One of the concerns the 295,000-member group expressed when the previous bill was introduced had to do with the way that Diastat is administered. 

The drug must be injected into a child’s rectum by syringe, according to diastat.com.

Frank Wells, a California Teachers Association spokesman, said in March that the organization opposes non-medical personnel doing certain medical procedures.
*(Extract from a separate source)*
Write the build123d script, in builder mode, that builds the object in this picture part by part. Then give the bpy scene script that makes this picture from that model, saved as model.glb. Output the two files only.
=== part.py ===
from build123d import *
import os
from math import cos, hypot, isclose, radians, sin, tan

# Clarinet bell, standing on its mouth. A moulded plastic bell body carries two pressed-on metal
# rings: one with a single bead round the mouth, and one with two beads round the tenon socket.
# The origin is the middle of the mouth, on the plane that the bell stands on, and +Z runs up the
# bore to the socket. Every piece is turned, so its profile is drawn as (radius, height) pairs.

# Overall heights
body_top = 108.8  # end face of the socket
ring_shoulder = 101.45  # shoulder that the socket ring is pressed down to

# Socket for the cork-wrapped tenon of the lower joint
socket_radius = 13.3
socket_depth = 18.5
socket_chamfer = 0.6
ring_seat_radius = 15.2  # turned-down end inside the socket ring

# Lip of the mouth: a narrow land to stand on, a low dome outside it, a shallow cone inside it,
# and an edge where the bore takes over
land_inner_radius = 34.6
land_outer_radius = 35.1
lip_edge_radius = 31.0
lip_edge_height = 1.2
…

Under the strain of budget cuts, school nurses are in short supply, but they have found ways to meet the needs of students they serve and to rapidly respond to emergencies, he said.

Teachers and staff also might feel undue pressure to volunteer, he said.
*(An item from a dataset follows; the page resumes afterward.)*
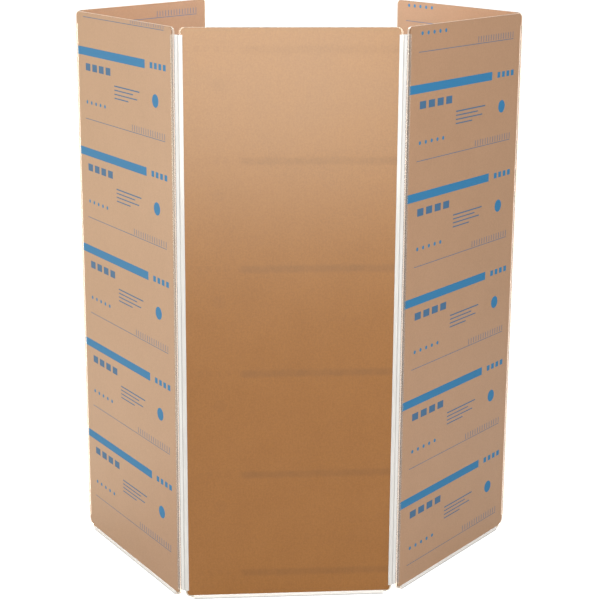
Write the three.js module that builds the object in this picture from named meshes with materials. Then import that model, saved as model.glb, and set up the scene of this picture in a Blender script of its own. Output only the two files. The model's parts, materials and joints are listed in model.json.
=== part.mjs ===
// Five-panel folding drum shield, standing in a C, in millimetres.
// +Z is up, +X runs along the centre panel and +Y points into the drummer's space.
// The origin is the middle of the centre panel's foot.

import * as THREE from 'three';

// Panel sheet: clear acrylic, the same in all five panels
const sheetWidth = 609.6;
const shieldHeight = 1676.4;
const sheetThickness = 6;
const topCornerRadius = 14;
const footCornerRadius = 20;
const cableCornerRadius = 35;
const cornerSteps = 10;

// Masking paper on both faces of every sheet
const paperThickness = 0.2;
const paperGap = 0.25;
const paperSideInset = 4.5;
const paperTopInset = 0.8;
const paperFootGap = 0.4;

// Clear strip that each panel stands on
const stripBase = 4;
const stripLip = 7;
const stripWall = 1.8;
const stripFit = 0.3;
const stripEdgeBreak = 0.6;
const stripEndGap = 5;

// Clear hinge: a channel on each panel edge and a spine between two flex lines
const channelLip = 9.5;
const channelWall = 1.4;
const channelFit = 0.3;
const channelEdgeBreak = 0.5;
const hingeFootGap = 3;
const frontHingeTopGap = 6;
const rearHingeTopGap = 23;
const creaseReach = 1.6;
const spineWidth = 11;
const webThickness = 2.4;
const webTip = 0.4;
const creaseClearance = 0.15;

// Folds as the shield stands, each split evenly over the joint's two flex lines
const frontLeftFoldDegrees = 61;
const frontRightFoldDegrees = 47.5;
const rearLeftFoldDegrees = 69;
const rearRightFoldDegrees = 72.5;

// Places that follow from the sizes above
const sheetFoot = stripBase + stripFit;
const paperFaceOffset = sheetThickness / 2 + paperGap;
const paperFoot = stripBase + stripFit + stripLip + paperFootGap;
const channelInside = paperFaceOffset + paperThickness + channelFit;
const channelOutside = channelInside + channelWall;
const channelBack = channelFit + channelWall;
const creaseFromSheet = channelBack + creaseReach;
const tipFromCrease = creaseClearance + webTip / 2;
const shoulderFromCrease = creaseClearance + webThickness / 2;

const acrylic = new THREE.MeshStandardMaterial({
  color: 0xe8eef0,
  roughness: 0.08,
  metalness: 0,
  transparent: true,
  opacity: 0.4,
});
const kraftPaper = new THREE.MeshStandardMaterial({ color: 0xc4a084, roughness: 0.85, metalness: 0 });
const clearVinyl = new THREE.MeshStandardMaterial({
  color: 0xe6e3e2,
  roughness: 0.25,
  metalness: 0,
  transparent: true,
  opacity: 0.6,
});

function namedMesh(name, geometry, material) {
  const mesh = new THREE.Mesh(geometry, material);
  mesh.name = name;
  return mesh;
}

function outline(points) {
  return new THREE.Shape(points.map(([x, y]) => new THREE.Vector2(x, y)));
}

// An upright plate with four rounded corners. The radii run from the foot's left corner round to the top's left one.
function roundedPlate(left, right, foot, top, radii) {
  const [footLeft, footRight, topRight, topLeft] = radii;
  const shape = new THREE.Shape();
  shape.moveTo(left + footLeft, foot);
  shape.lineTo(right - footRight, foot);
  shape.absarc(right - footRight, foot + footRight, footRight, -Math.PI / 2, 0, false);
  shape.lineTo(right, top - topRight);
  shape.absarc(right - topRight, top - topRight, topRight, 0, Math.PI / 2, false);
  shape.lineTo(left + topLeft, top);
  shape.absarc(left + topLeft, top - topLeft, topLeft, Math.PI / 2, Math.PI, false);
  shape.lineTo(left, foot + footLeft);
  shape.absarc(left + footLeft, foot + footLeft, footLeft, Math.PI, (3 * Math.PI) / 2, false);
  return shape;
}

// A plate drawn in X and height, given its thickness along Y from yNear towards +Y
function uprightPlate(shape, thickness, yNear) {
  const geometry = new THREE.ExtrudeGeometry(shape, {
    depth: thickness,
    bevelEnabled: false,
    curveSegments: cornerSteps,
  });
  geometry.rotateX(Math.PI / 2);
  geometry.translate(0, yNear + thickness, 0);
  return geometry;
}

function sheetGeometry(corners) {
  const half = sheetWidth / 2;
  const radii = [corners.left, corners.right, topCornerRadius, topCornerRadius];
  const shape = roundedPlate(-half, half, sheetFoot, shieldHeight, radii);
  return uprightPlate(shape, sheetThickness, -sheetThickness / 2);
}

// The rounded foot corner of the masking paper, which is cut off level above the strip.
// The corner keeps the sheet's centre, and its start is the angle below that centre where the cut meets it.
function paperCorner(sheetCornerRadius, centreX) {
  const radius = sheetCornerRadius - paperSideInset;
  const centreZ = sheetFoot + sheetCornerRadius;
  const drop = Math.min(Math.max(centreZ - paperFoot, 0), radius);
  return { centreX, centreZ, radius, start: Math.asin(drop / radius) };
}

// Masking paper follows the sheet's outline a little inside it and ends above the bottom strip
function maskingGeometry(corners, yNear) {
  const half = sheetWidth / 2 - paperSideInset;
  const top = shieldHeight - paperTopInset;
  const topRadius = topCornerRadius - paperTopInset;
  const leftCorner = paperCorner(corners.left, corners.left - sheetWidth / 2);
  const rightCorner = paperCorner(corners.right, sheetWidth / 2 - corners.right);
  const shape = new THREE.Shape();
  shape.moveTo(leftCorner.centreX - leftCorner.radius * Math.cos(leftCorner.start), paperFoot);
  shape.lineTo(rightCorner.centreX + rightCorner.radius * Math.cos(rightCorner.start), paperFoot);
  if (rightCorner.start > 0) {
    shape.absarc(rightCorner.centreX, rightCorner.centreZ, rightCorner.radius, -rightCorner.start, 0, false);
  }
  shape.lineTo(half, top - topRadius);
  shape.absarc(half - topRadius, top - topRadius, topRadius, 0, Math.PI / 2, false);
  shape.lineTo(-half + topRadius, top);
  shape.absarc(-half + topRadius, top - topRadius, topRadius, Math.PI / 2, Math.PI, false);
  if (leftCorner.start > 0) {
    const end = Math.PI + leftCorner.start;
    shape.absarc(leftCorner.centreX, leftCorner.centreZ, leftCorner.radius, Math.PI, end, false);
  }
  return uprightPlate(shape, paperThickness, yNear);
}

// A U that opens upwards, run along the straight part of the panel's foot
function stripGeometry(corners) {
  const inside = sheetThickness / 2 + stripFit;
  const outside = inside + stripWall;
  const top = sheetFoot + stripLip;
  const section = outline([
    [-outside + stripEdgeBreak, 0],
    [outside - stripEdgeBreak, 0],
    [outside, stripEdgeBreak],
    [outside, top - stripEdgeBreak],
    [outside - stripEdgeBreak, top],
    [inside, top],
    [inside, stripBase],
    [-inside, stripBase],
    [-inside, top],
    [-outside + stripEdgeBreak, top],
    [-outside, top - stripEdgeBreak],
    [-outside, stripEdgeBreak],
  ]);
  const start = -sheetWidth / 2 + corners.left + stripEndGap;
  const length = sheetWidth - corners.left - corners.right - 2 * stripEndGap;
  const geometry = new THREE.ExtrudeGeometry(section, { depth: length, bevelEnabled: false });
  geometry.rotateX(Math.PI / 2);
  geometry.rotateZ(Math.PI / 2);
  geometry.translate(start, 0, 0);
  return geometry;
}

// Heights between which a joint's hinge runs, clear of the sheets' rounded corners
function hingeSpan(cornerRadius, topGap) {
  const foot = sheetFoot + cornerRadius + hingeFootGap;
  const top = shieldHeight - topCornerRadius - topGap;
  return { foot, length: top - foot };
}

function uprightRun(section, span) {
  const geometry = new THREE.ExtrudeGeometry(section, { depth: span.length, bevelEnabled: false });
  geometry.translate(0, 0, span.foot);
  return geometry;
}

// A channel that grips a sheet's right edge, with its web tapering to the flex line. X is zero at the edge.
function channelSection() {
  const upper = [
    [creaseFromSheet - tipFromCrease, webTip / 2],
    [creaseFromSheet - shoulderFromCrease, webThickness / 2],
    [channelBack, webThickness / 2],
    [channelBack, channelOutside - channelEdgeBreak],
    [channelBack - channelEdgeBreak, channelOutside],
    [-channelLip + channelEdgeBreak, channelOutside],
    [-channelLip, channelOutside - channelEdgeBreak],
    [-channelLip, channelInside],
    [channelFit, channelInside],
  ];
  const lower = upper.map(([x, y]) => [x, -y]).reverse();
  return outline([...upper, ...lower]);
}

// The spine between the two flex lines, tapering towards both. X is zero at the first one.
function spineSection() {
  const upper = [
    [spineWidth - tipFromCrease, webTip / 2],
    [spineWidth - shoulderFromCrease, webThickness / 2],
    [shoulderFromCrease, webThickness / 2],
    [tipFromCrease, webTip / 2],
  ];
  const lower = upper.map(([x, y]) => [x, -y]).reverse();
  return outline([...upper, ...lower]);
}

// side is 1 for the sheet's right edge and -1 for its left one
function hingeChannel(name, side, span) {
  const mesh = namedMesh(name, uprightRun(channelSection(), span), clearVinyl);
  mesh.position.x = (side * sheetWidth) / 2;
  mesh.rotation.z = side > 0 ? 0 : Math.PI;
  return mesh;
}

// The pieces that belong to one panel, in its own frame: X across it, Z up, the origin under its middle
function panel(name, corners) {
  const group = new THREE.Group();
  const outerPaper = -paperFaceOffset - paperThickness;
  group.add(namedMesh(`${name}_sheet`, sheetGeometry(corners), acrylic));
  group.add(namedMesh(`${name}_outer_masking`, maskingGeometry(corners, outerPaper), kraftPaper));
  group.add(namedMesh(`${name}_inner_masking`, maskingGeometry(corners, paperFaceOffset), kraftPaper));
  group.add(namedMesh(`${name}_bottom_strip`, stripGeometry(corners), clearVinyl));
  return group;
}

// Hangs one panel on the panel before it. The fold towards +Y is split evenly over the two flex lines.
function joinPanel(previous, next, side, foldDegrees, span, names) {
  const halfFold = (side * THREE.MathUtils.degToRad(foldDegrees)) / 2;
  const fromMiddle = side * (sheetWidth / 2 + creaseFromSheet);

  const firstCrease = new THREE.Group();
  firstCrease.position.x = fromMiddle;
  firstCrease.rotation.z = halfFold;

  const spine = namedMesh(names.spine, uprightRun(spineSection(), span), clearVinyl);
  spine.rotation.z = side > 0 ? 0 : Math.PI;

  const secondCrease = new THREE.Group();
  secondCrease.position.x = side * spineWidth;
  secondCrease.rotation.z = halfFold;

  next.position.x = fromMiddle;
  next.add(hingeChannel(names.nearChannel, -side, span));
  previous.add(hingeChannel(names.farChannel, side, span), firstCrease);
  firstCrease.add(spine, secondCrease);
  secondCrease.add(next);
}

const centre = panel('centre', { left: footCornerRadius, right: footCornerRadius });
const left = panel('left', { left: cableCornerRadius, right: footCornerRadius });
const right = panel('right', { left: footCornerRadius, right: cableCornerRadius });
const rearLeft = panel('rear_left', { left: footCornerRadius, right: cableCornerRadius });
const rearRight = panel('rear_right', { left: cableCornerRadius, right: footCornerRadius });

const frontSpan = hingeSpan(footCornerRadius, frontHingeTopGap);
const rearSpan = hingeSpan(cableCornerRadius, rearHingeTopGap);

joinPanel(centre, left, -1, frontLeftFoldDegrees, frontSpan, {
  farChannel: 'centre_left_hinge_channel',
  spine: 'front_left_hinge_spine',
  nearChannel: 'left_front_hinge_channel',
});
joinPanel(centre, right, 1, frontRightFoldDegrees, frontSpan, {
  farChannel: 'centre_right_hinge_channel',
  spine: 'front_right_hinge_spine',
  nearChannel: 'right_front_hinge_channel',
});
joinPanel(left, rearLeft, -1, rearLeftFoldDegrees, rearSpan, {
  farChannel: 'left_rear_hinge_channel',
  spine: 'rear_left_hinge_spine',
  nearChannel: 'rear_left_hinge_channel',
});
joinPanel(right, rearRight, 1, rearRightFoldDegrees, rearSpan, {
  farChannel: 'right_rear_hinge_channel',
  spine: 'rear_right_hinge_spine',
  nearChannel: 'rear_right_hinge_channel',
});

const shield = new THREE.Group();
shield.add(centre);

export default shield;
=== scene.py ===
# %% [markdown]
# The drum shield
# Five tall clear panels stand in a C round a drummer. They are new, so both faces of every panel still wear
# brown masking paper. The packed CAD model is the frame: its solids give every place and size, and this
# script gives them their finish, adds the thin flexible lines of the hinges, and sets up the studio.

# %% Load the frame
import json
import math

import bmesh
import bpy
from mathutils import Matrix, Vector


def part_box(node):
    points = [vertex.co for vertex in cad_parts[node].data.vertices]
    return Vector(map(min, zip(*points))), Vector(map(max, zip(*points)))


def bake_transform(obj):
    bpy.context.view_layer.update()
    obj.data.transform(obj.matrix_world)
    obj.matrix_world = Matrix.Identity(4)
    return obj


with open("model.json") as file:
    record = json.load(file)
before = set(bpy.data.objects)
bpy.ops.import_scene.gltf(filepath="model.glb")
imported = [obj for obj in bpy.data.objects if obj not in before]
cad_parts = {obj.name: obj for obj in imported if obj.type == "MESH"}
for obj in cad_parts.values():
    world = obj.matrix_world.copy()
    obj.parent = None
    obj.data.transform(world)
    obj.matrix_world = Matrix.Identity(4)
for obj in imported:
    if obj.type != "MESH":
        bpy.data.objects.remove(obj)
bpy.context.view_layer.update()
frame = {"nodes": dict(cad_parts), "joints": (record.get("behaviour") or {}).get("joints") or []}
nodes = frame["nodes"]

# %% [markdown]
# Where the panels stand
# Prints and grain have to follow each panel, and the panels stand at different angles. The script walks from
# the centre panel outwards, as the hinges do, and keeps the plan place and the turn of each panel. One could
# also measure the meshes, but a walk from a few real sizes is easier to read and to change.

# %% Walk from panel to panel
SHEET_WIDTH = 0.6096
CREASE_FROM_SHEET = 0.0033
SPINE_WIDTH = 0.011
FOLDS = {"left": 61.0, "right": 47.5, "rear_left": 69.0, "rear_right": 72.5}
NEXT_PANELS = [
    ("centre", "left", -1, "front_left"),
    ("centre", "right", 1, "front_right"),
    ("left", "rear_left", -1, "rear_left"),
    ("right", "rear_right", 1, "rear_right"),
]


def heading(angle):
    return Vector((math.cos(angle), math.sin(angle), 0.0))


panels = {"centre": (Vector((0.0, 0.0, 0.0)), 0.0)}
creases = {}
for previous, following, side, joint in NEXT_PANELS:
    middle, angle = panels[previous]
    half_fold = side * math.radians(FOLDS[following]) / 2
    reach = side * (SHEET_WIDTH / 2 + CREASE_FROM_SHEET)
    first = middle + heading(angle) * reach
    second = first + heading(angle + half_fold) * side * SPINE_WIDTH
    turned = angle + 2 * half_fold
    panels[following] = (second + heading(turned) * reach, turned)
    creases[joint] = [
        (first, side * heading(angle), side * heading(angle + half_fold)),
        (second, side * heading(angle + half_fold), side * heading(turned)),
    ]
for joint in frame["joints"]:
    fold_name, which = joint["name"].split("_crease")[0].rsplit("_", 1)
    walked = creases[fold_name][0 if which == "first" else 1][0]
    off = (walked - Vector(joint["pos_m"])).length
    print(f"{joint['name']}: {off * 1000:.4f} mm from the CAD joint")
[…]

“We believe the legislation may be well intentioned, but it actually places students at risk,” he said.  “Seizure type recognition and treatment is not to be taken lightly.”
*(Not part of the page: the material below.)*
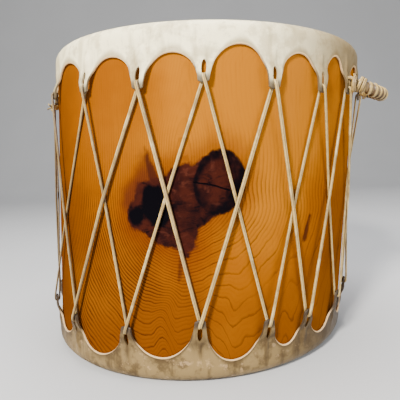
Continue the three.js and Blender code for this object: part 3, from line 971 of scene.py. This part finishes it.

Huff said that the pre-dosed diazepam gel is the only out-of-hospital treatment that has earned the Food and Drug Administration approval for the treatment of prolonged seizures.  The drug must be administered in a matter of minutes after a seizure starts to be effective, he said.

For more than ten years, school teachers and staff were trained and able to administer the medication in an emergency, but two years ago, the Board of Registered Nursing ruled that school nurses were not authorized to train or supervise anyone to give the Diastat injection, Huff said.

The change in policy and concerns about delayed treatment for children having seizures are why Huff was approached to author the proposed law, he said.

“Parents with children who suffer from epilepsy are told they have to be on call at all hours to immediately come to school to administer Diastat, or in some cases schools call 911 in an emergency,” he said.  “This results in treatment delays that place children with epilepsy in extreme danger.”